▸ The problem
Using the data below, tally the lines that include the string "picture". Only the number is wanted.

⁂

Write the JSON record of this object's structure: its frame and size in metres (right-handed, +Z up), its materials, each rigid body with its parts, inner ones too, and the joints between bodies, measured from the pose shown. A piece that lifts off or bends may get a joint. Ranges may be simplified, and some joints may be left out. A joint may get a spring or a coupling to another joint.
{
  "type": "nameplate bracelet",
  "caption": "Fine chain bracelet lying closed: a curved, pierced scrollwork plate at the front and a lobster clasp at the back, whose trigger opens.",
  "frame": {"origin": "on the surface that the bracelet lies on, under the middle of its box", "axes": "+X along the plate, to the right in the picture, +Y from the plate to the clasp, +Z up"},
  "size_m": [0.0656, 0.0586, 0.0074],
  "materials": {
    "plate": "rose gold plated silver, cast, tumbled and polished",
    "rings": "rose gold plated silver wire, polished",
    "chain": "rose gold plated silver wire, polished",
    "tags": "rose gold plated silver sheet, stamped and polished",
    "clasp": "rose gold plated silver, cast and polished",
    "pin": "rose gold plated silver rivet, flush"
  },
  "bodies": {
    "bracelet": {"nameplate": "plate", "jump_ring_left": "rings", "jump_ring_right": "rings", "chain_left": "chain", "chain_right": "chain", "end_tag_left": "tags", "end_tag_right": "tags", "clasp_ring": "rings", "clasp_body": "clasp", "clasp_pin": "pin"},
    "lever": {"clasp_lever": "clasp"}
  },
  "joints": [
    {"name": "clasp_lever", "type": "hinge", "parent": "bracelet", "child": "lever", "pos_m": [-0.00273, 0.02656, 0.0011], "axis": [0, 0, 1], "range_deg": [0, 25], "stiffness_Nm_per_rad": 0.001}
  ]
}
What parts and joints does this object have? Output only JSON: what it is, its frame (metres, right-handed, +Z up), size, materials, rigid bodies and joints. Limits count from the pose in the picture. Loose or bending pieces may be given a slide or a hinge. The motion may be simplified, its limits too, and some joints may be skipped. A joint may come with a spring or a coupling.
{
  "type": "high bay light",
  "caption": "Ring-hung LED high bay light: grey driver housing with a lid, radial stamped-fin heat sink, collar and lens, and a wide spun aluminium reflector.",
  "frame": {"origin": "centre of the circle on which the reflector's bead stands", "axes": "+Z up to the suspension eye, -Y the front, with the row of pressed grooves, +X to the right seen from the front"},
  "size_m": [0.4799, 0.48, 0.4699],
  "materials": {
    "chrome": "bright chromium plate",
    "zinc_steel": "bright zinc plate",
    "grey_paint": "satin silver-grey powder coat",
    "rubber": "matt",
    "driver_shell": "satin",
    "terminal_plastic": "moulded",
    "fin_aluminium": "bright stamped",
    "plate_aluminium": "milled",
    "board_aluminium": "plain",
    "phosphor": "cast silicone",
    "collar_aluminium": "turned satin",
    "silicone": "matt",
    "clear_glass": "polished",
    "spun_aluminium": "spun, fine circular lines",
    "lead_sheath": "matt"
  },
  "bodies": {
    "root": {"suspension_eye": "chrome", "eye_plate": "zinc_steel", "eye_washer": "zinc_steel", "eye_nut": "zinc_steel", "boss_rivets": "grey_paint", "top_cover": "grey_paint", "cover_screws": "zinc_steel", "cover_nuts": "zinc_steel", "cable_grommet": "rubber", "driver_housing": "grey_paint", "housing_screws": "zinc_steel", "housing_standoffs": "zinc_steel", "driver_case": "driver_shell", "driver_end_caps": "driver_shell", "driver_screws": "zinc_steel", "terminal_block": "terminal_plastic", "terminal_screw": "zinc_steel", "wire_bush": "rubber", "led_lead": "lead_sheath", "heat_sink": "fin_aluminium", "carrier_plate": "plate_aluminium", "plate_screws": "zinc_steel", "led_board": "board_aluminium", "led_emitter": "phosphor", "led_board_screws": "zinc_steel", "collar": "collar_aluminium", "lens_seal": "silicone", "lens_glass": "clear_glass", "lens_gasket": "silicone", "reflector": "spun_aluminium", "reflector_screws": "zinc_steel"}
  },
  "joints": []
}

⁂

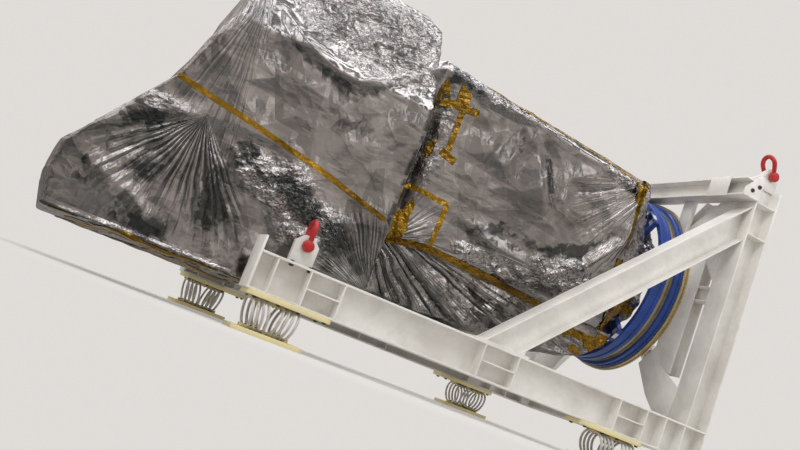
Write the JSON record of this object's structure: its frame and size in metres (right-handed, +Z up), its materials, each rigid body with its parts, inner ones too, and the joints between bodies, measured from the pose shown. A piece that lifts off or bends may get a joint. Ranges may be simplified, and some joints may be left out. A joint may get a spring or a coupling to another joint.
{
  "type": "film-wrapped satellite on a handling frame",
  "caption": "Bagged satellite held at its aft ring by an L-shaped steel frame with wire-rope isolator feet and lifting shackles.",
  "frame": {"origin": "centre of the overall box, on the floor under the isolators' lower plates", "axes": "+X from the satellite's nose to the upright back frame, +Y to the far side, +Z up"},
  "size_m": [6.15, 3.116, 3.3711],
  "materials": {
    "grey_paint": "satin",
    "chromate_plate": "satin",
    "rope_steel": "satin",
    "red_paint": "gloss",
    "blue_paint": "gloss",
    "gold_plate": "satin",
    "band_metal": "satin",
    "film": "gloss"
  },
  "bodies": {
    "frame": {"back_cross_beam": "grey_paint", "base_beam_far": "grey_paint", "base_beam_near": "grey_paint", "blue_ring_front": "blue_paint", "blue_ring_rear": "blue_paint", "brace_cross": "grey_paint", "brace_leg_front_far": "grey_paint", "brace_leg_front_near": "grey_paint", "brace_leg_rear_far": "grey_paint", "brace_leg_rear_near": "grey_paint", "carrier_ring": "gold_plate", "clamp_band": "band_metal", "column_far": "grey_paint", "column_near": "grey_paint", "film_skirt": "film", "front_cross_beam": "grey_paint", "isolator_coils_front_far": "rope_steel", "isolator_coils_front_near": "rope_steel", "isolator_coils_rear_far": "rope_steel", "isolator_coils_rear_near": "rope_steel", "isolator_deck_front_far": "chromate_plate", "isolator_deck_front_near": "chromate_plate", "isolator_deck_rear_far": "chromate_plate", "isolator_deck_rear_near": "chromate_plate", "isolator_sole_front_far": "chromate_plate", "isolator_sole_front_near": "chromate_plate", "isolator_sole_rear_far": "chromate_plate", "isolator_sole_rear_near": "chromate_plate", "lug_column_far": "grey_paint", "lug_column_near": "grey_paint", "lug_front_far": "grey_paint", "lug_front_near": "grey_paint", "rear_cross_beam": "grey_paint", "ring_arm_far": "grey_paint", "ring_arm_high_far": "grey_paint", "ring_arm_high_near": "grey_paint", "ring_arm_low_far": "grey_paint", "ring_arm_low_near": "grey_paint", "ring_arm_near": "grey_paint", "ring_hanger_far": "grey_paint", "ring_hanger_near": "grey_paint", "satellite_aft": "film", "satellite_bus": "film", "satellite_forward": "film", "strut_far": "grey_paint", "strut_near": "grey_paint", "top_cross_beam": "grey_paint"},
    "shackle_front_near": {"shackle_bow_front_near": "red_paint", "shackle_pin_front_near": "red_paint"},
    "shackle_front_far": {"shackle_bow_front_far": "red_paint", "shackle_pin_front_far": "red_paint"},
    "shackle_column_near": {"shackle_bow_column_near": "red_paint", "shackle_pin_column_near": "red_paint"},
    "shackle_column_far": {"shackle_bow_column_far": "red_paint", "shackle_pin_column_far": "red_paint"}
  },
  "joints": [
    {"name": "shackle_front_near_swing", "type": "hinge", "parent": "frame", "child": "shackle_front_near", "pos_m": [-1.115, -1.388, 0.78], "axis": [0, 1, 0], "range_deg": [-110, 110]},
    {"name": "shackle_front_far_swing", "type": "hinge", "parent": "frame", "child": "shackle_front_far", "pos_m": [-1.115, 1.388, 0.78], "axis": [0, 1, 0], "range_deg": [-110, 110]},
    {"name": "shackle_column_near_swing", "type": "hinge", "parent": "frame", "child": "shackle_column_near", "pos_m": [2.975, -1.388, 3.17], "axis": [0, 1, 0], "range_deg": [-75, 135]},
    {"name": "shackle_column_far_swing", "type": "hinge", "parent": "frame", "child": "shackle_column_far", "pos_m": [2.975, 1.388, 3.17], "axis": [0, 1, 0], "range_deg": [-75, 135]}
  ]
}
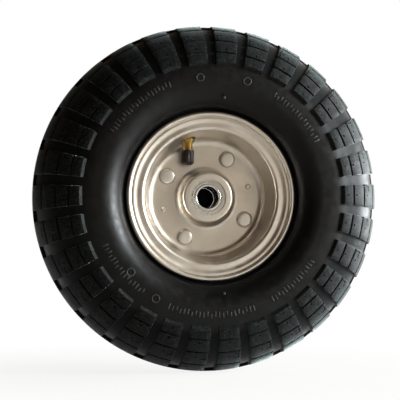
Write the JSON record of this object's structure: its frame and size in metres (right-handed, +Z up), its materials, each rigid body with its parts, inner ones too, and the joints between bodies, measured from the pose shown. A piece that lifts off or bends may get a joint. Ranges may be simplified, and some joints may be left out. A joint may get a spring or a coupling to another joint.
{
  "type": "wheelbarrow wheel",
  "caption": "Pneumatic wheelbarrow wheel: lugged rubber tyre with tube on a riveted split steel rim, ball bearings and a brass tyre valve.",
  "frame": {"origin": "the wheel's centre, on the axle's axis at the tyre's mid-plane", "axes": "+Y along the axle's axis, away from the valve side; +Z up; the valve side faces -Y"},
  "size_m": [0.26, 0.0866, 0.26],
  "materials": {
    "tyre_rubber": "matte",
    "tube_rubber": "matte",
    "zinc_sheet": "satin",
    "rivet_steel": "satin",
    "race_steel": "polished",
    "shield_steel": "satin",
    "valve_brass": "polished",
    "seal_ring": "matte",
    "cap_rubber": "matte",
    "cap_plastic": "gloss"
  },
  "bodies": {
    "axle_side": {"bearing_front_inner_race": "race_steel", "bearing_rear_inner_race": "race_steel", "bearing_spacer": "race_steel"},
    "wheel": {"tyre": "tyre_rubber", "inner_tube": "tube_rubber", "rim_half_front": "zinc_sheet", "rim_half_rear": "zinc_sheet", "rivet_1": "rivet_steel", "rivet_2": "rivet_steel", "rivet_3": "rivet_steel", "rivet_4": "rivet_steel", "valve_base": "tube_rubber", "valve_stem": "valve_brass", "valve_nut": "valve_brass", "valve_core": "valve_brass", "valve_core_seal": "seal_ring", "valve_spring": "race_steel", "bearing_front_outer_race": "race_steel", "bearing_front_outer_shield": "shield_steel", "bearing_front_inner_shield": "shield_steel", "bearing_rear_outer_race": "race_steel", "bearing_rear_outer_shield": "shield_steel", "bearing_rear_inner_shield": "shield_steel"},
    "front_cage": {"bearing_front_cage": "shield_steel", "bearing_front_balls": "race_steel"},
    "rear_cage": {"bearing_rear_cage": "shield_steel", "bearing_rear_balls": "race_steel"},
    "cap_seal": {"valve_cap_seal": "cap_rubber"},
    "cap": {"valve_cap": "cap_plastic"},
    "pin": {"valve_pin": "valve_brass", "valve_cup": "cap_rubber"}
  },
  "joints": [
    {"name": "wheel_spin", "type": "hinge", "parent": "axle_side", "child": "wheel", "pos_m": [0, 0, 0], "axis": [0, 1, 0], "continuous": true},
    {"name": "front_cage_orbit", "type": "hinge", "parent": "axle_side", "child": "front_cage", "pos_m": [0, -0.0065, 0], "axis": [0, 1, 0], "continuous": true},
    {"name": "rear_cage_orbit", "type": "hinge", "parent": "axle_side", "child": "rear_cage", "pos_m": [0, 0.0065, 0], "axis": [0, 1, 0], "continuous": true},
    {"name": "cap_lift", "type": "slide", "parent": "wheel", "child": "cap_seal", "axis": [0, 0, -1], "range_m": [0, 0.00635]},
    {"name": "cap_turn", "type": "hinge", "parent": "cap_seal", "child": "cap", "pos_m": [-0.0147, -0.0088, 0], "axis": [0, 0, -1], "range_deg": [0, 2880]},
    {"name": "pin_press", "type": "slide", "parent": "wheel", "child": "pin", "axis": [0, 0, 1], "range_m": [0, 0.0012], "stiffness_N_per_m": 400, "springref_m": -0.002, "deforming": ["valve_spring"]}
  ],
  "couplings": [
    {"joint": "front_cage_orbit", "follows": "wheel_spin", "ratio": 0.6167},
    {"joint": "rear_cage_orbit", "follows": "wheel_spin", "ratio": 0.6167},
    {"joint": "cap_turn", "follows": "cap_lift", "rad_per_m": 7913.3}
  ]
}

⁂

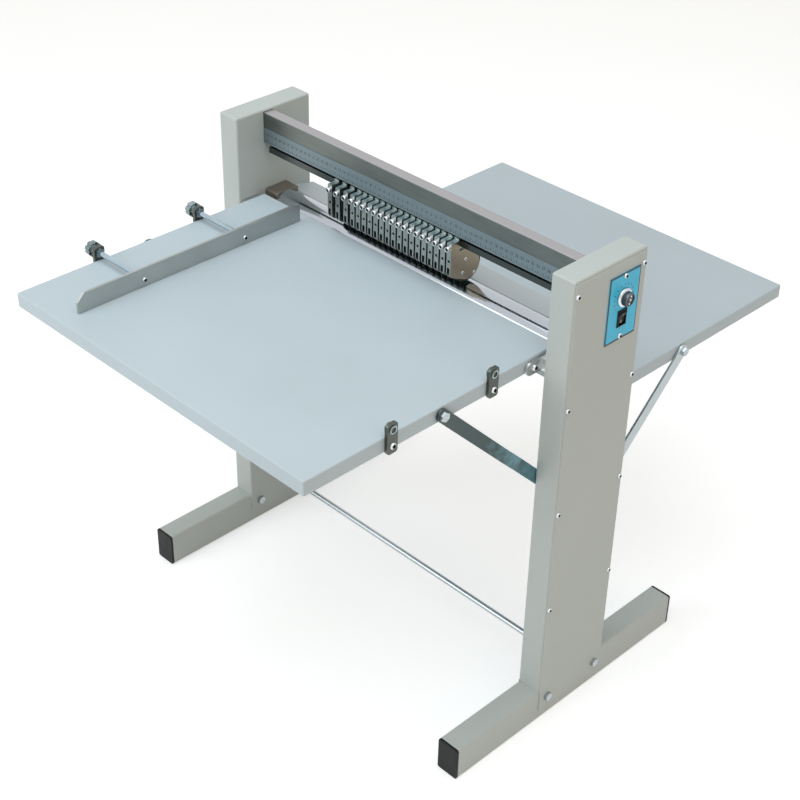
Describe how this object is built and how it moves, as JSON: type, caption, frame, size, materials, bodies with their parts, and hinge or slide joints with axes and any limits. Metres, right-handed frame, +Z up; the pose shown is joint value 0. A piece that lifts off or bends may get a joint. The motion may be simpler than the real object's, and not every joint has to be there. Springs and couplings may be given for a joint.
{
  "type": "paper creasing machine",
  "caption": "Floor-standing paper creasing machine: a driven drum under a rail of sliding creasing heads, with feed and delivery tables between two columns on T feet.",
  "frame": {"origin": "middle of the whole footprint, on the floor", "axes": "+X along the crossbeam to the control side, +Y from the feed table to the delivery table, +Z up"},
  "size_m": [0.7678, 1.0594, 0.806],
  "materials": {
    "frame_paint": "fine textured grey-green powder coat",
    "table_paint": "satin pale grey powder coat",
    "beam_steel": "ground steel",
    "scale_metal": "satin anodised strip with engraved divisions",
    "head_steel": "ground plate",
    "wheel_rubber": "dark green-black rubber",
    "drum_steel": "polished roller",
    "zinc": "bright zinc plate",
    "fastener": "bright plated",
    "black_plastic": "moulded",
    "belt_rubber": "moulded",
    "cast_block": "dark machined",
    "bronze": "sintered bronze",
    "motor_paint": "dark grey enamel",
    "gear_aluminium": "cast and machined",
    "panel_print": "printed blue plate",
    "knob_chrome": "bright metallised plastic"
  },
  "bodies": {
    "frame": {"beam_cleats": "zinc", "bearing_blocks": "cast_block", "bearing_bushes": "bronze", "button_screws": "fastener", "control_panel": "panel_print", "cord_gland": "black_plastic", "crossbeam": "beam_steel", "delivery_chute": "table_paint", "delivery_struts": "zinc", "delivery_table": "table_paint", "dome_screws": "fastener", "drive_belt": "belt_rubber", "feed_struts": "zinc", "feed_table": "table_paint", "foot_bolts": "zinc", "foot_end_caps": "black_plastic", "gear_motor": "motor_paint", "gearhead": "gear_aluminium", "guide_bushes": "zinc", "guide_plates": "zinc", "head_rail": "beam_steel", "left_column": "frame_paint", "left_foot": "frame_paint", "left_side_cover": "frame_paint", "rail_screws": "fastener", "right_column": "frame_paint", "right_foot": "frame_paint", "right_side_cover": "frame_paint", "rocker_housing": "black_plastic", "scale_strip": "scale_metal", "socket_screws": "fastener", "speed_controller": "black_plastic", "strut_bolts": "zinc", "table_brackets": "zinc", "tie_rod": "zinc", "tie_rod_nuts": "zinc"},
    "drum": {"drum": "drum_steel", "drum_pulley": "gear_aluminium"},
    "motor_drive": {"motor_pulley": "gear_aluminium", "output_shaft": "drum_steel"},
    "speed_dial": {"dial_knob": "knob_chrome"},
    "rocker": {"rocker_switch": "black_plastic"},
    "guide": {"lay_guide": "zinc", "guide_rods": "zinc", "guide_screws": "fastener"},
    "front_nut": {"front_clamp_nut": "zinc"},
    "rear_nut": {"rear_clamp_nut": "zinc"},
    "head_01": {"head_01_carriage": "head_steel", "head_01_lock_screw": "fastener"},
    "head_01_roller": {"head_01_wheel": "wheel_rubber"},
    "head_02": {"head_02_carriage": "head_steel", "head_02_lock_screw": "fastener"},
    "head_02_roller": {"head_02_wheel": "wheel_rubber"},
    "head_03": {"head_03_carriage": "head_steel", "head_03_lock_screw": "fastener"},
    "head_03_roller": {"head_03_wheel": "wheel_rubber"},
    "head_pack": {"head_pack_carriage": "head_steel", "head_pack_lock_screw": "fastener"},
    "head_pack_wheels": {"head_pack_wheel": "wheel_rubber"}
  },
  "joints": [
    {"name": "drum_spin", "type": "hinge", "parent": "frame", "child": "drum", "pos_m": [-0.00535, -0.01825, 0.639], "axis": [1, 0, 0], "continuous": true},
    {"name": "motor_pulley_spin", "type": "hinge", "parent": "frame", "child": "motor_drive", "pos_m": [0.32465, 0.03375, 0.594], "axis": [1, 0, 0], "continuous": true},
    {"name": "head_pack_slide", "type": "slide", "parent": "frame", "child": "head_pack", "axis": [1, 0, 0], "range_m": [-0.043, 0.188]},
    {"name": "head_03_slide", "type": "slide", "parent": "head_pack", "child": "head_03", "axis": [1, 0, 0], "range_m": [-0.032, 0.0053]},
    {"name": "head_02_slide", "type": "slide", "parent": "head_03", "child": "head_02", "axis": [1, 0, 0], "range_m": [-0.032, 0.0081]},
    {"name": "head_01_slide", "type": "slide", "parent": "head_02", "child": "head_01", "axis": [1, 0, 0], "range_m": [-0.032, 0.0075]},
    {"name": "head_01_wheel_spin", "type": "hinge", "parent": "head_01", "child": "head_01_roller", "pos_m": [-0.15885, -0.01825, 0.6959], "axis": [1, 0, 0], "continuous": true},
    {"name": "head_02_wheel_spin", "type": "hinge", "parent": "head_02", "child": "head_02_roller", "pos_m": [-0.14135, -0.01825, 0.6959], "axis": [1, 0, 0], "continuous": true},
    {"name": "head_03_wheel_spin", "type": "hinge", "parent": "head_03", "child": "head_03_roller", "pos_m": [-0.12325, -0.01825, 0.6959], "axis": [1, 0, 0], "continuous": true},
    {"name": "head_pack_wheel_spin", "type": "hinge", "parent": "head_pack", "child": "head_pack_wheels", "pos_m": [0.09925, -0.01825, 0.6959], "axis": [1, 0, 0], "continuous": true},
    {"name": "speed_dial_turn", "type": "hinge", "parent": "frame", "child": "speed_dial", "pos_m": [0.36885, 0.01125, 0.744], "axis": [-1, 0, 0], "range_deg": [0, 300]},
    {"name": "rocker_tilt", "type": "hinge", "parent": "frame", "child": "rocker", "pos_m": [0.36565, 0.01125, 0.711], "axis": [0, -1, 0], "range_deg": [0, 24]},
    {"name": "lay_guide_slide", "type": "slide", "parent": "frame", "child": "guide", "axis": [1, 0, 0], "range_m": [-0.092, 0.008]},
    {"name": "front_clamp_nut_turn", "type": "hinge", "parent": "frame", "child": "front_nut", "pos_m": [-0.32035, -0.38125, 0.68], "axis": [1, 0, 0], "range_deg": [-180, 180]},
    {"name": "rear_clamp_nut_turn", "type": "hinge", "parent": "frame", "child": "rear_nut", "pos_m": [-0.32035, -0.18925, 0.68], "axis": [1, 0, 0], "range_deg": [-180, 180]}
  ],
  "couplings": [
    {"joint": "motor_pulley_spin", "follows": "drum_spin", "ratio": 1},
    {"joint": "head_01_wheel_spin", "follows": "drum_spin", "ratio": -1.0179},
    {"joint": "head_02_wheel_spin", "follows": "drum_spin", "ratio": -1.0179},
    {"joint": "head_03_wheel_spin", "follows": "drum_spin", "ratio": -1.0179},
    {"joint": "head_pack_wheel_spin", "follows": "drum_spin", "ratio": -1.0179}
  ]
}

⁂

▸ Full solution
2